* start Material provided *
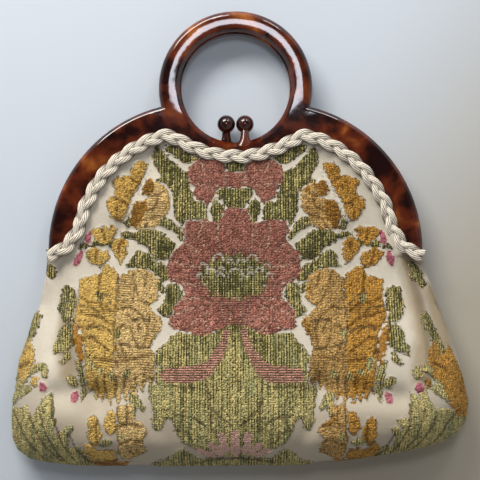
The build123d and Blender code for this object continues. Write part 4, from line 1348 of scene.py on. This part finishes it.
class CARPETBAG_OT_stage(bpy.types.Operator):
    """Make the floor, the lamps and the camera"""

    bl_idname = "carpetbag.stage"
    bl_label = "Stage"

    def execute(self, context):
        """Sets the camera straight above, as in the photo, and soft light from the picture's top."""
        settings = context.scene.bag_stage
        half = FLOOR_HALF
        mesh = bpy.data.meshes.new("floor")
        corners = [(-half, -half, 0), (half, -half, 0), (half, half, 0), (-half, half, 0)]
        mesh.from_pydata(corners, [], [(0, 1, 2, 3)])
        mesh.materials.append(floor_material(settings))
        floor = bpy.data.objects.new("floor", mesh)
        bpy.context.collection.objects.link(floor)
        for name, (place, aim, size, tone) in LAMPS.items():
            add_lamp(name, place, aim, size, getattr(settings, f"{name}_power"), tone)
        world = bpy.data.worlds.new("room")
        world.use_nodes = True
        room = world.node_tree
        toward = axes(room, wire(room, "ShaderNodeTexCoord", (), output=0))
        overhead = ramp(room, toward[2], 0.05, 0.95, 0.70, 0.07)
        ahead = ramp(room, toward[1], 0.3, 1.0, 0.0, 0.9)
        back = room.nodes["Background"]
        back.inputs["Color"].default_value = ROOM_COLOUR
        room.links.new(maths(room, "ADD", overhead, ahead), back.inputs["Strength"])
        context.scene.world = world
        data = bpy.data.cameras.new("camera")
        data.sensor_width = SENSOR_WIDTH
        data.lens = SENSOR_WIDTH * settings.camera_height / settings.view_width
        data.clip_start = 0.05
        camera = bpy.data.objects.new("camera", data)
        camera.location = (CAMERA_X, CAMERA_Y, settings.camera_height + FACE_Z * MM)
        bpy.context.collection.objects.link(camera)
        context.scene.camera = camera
        context.scene.view_settings.view_transform = "Standard"
        return {"FINISHED"}


class CARPETBAG_PT_panel(bpy.types.Panel):
    """Sidebar panel with the steps and sizes"""

    bl_idname = "CARPETBAG_PT_panel"
    bl_label = "Carpet Bag"
    bl_space_type = "VIEW_3D"
    bl_region_type = "UI"
    bl_category = "Carpet Bag"

    def draw(self, context):
        """Lists the operators and the settings."""
        for step in STEPS:
            self.layout.operator(step.bl_idname)
        for name in SETTINGS:
            group = getattr(context.scene, name)
            for key in group.bl_rna.properties.keys():
                if key not in ("rna_type", "name"):
                    self.layout.prop(group, key)


STEPS = [
    CARPETBAG_OT_stage, CARPETBAG_OT_front_cloth, CARPETBAG_OT_back_cloth, CARPETBAG_OT_lining,
    CARPETBAG_OT_braids, CARPETBAG_OT_finishes,
]
SETTINGS = {
    "bag_shape": BagShape, "braid_shape": BraidShape, "bag_colours": BagColours,
    "bag_stage": StageSettings,
}


def register():
    """Registers the settings, operators and panel."""
    for group in SETTINGS.values():
        bpy.utils.register_class(group)
    for name, group in SETTINGS.items():
        setattr(bpy.types.Scene, name, bpy.props.PointerProperty(type=group))
    for step in STEPS:
        bpy.utils.register_class(step)
    bpy.utils.register_class(CARPETBAG_PT_panel)


def unregister():
    """Takes everything back out."""
    bpy.utils.unregister_class(CARPETBAG_PT_panel)
    for step in reversed(STEPS):
        bpy.utils.unregister_class(step)
    for name in SETTINGS:
        delattr(bpy.types.Scene, name)
    for group in SETTINGS.values():
        bpy.utils.unregister_class(group)


def main():
    """Registers the classes and runs every step in order."""
    register()
    for step in STEPS:
        family, name = step.bl_idname.split(".")
        getattr(getattr(bpy.ops, family), name)()


if __name__ == "__main__":
    main()
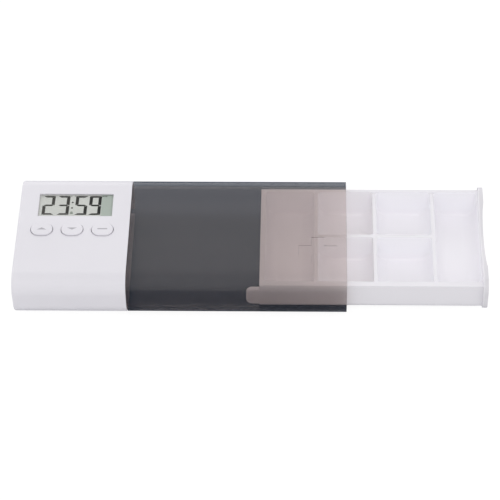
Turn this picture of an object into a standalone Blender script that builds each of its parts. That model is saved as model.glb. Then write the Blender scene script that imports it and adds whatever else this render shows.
* end Material provided *
## [Your goal]
Give the number of lines that hold the word "Blender" in these records, with nothing added.

## [Answer to this task]
2